*WHAT YOU NEED TO DO*
Copy all lines below containing "which".

*DATA PROVIDED*
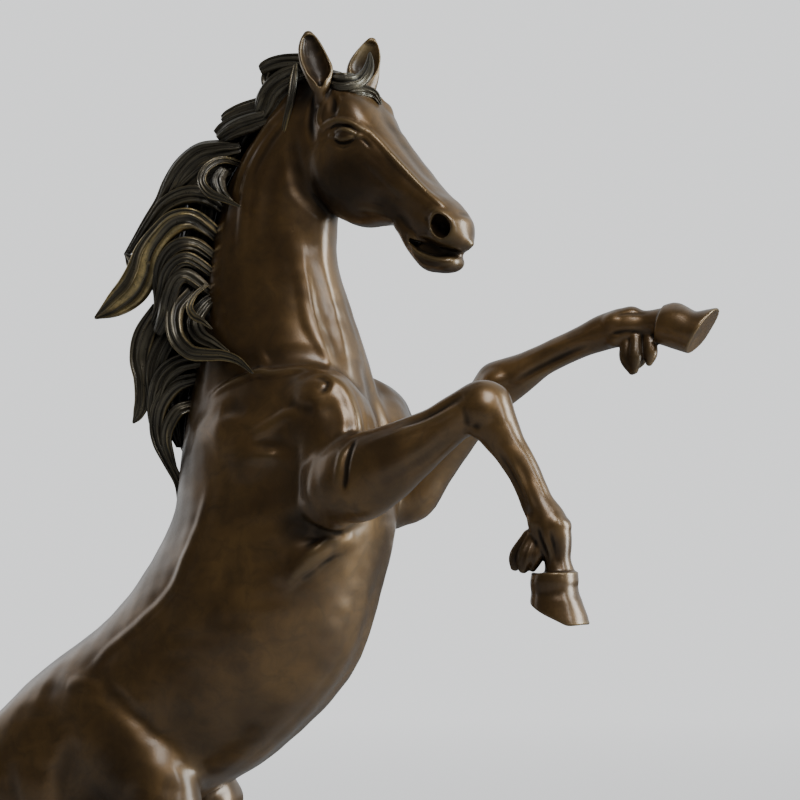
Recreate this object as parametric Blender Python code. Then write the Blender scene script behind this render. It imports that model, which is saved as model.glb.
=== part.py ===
"""A lost-wax bronze of a rearing horse on a black marble base, about 0.61 m tall.

The horse is cast in sections that are butted together on short dowels and welded: a hollow torso,
neck and head, solid legs and tail, and solid mane locks. Studs run from the two hind hooves and
the tail tip through a hollow bronze ground plate and the marble, and nuts hold them from below.

Frame: +X is the way the horse faces, +Y is its left, +Z is up. The origin is the centre of the
felt's underside, which is what the statue rests on. Lengths are in metres; the sculpted outlines
are written in millimetres and scaled by MM, because they are read most easily that way.
"""

import math

import bmesh
import bpy
from mathutils import Matrix, Vector

MM = 0.001

# ---------------------------------------------------------------- driving dimensions
FELT_THICKNESS = 1.5 * MM
MARBLE_LENGTH = 300 * MM
MARBLE_WIDTH = 150 * MM
MARBLE_HEIGHT = 30 * MM
MARBLE_BEVEL = 4 * MM
GROUND_TOP = 52 * MM  # height of the ground plate's flat top
GROUND_CENTRE_X = -24 * MM
JOINT_GAP = 0.4 * MM  # weld gap between two castings
SHELL_WALL = 4 * MM  # wall of the hollow castings
GROUND_WALL = 5 * MM
STUD_RADIUS = 3 * MM  # M6
STUD_CLEARANCE = 0.4 * MM
NUT_ACROSS_FLATS = 10 * MM
NUT_HEIGHT = 5 * MM
WASHER_RADIUS = 9 * MM
WASHER_THICKNESS = 1.5 * MM
COUNTERBORE_RADIUS = 10 * MM
COUNTERBORE_DEPTH = 11 * MM
DOWEL_RADIUS = 3.5 * MM
DOWEL_CLEARANCE = 0.4 * MM
SLEEVE_CLEARANCE = 2.4 * MM  # loose, because the head is turned on the neck
SLEEVE_WALL = 2.5 * MM
CAVITY_SIDES = 16
HEAD_TURN = math.radians(-15)  # the head looks a little to the horse's right
LEFT_HIND_REACH = 20  # millimetres that the left hind hoof stands ahead of the right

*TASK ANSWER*
Recreate this object as parametric Blender Python code. Then write the Blender scene script behind this render. It imports that model, which is saved as model.glb.
felt's underside, which is what the statue rests on. Lengths are in metres; the sculpted outlines